By Our Correspondent
October 01, 2018

The Awami Tehreek on Sunday warned the federal government of “strong resistance” if citizenship cards are issued to Afghan and Bengali immigrants or if the controversial projects of constructing dams on the Indus River are revived.

The party said that the three smaller provinces of the country have unequivocally rejected the idea of constructing the dams. The nationalist AT and its women front Sindhiyani Tehreek had organised a three-day hunger strike outside the Karachi Press Club that concluded on Sunday.

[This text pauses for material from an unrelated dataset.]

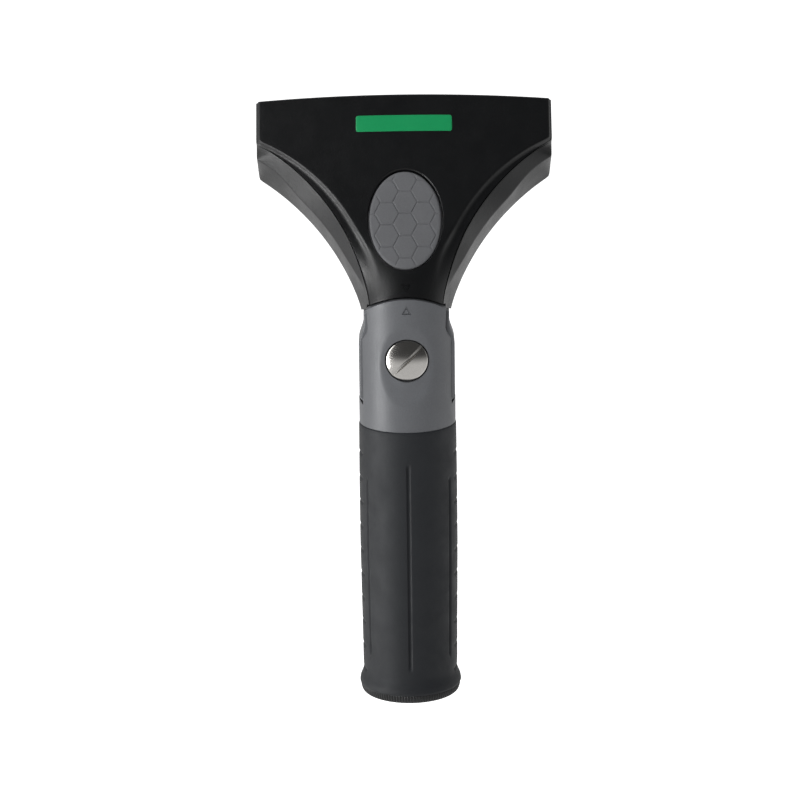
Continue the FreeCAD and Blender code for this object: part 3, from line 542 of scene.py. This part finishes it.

AT chief Dr Rasool Bakhsh Khaskheli led the protest camp, while hundreds of members of the AT and the ST sat there for three days. A number of leaders of other political and nationalist parties, the civil society and rights groups also showed solidarity with them.

Sindh United Party chief Syed Jalal Mehmood Shah, Pakistan Peoples Party Senator Aijaz Dhamrah, women rights activist Amar Sindhu, Pakistan Institute of Labour Education and Research head Karamat Ali, Sindh Taraqi Pasand Party’s Gulzar Soomro, Jeay Sindh Qaumi Mahaz’s Asif Baladi, social activist Khuda Dino Shah, historian Gul Hassan Kalmati and Awami Jamhoori Party’s Ayaz Chandio were prominent among them.

The speakers said Sindh has already been suffering a water shortage due to reduced flow in the river. They said that construction of any dam without addressing and resolving the oldest Sindh-Punjab water dispute would not be fruitful when the assemblies of the three provinces have already passed resolutions against them.

They also criticised the prime minister’s proposal of providing nationality to Pakistan-born children of Afghan and Bengali immigrants. “Giving citizenship to aliens will make Sindhis a minority in their own homeland,” said a speaker.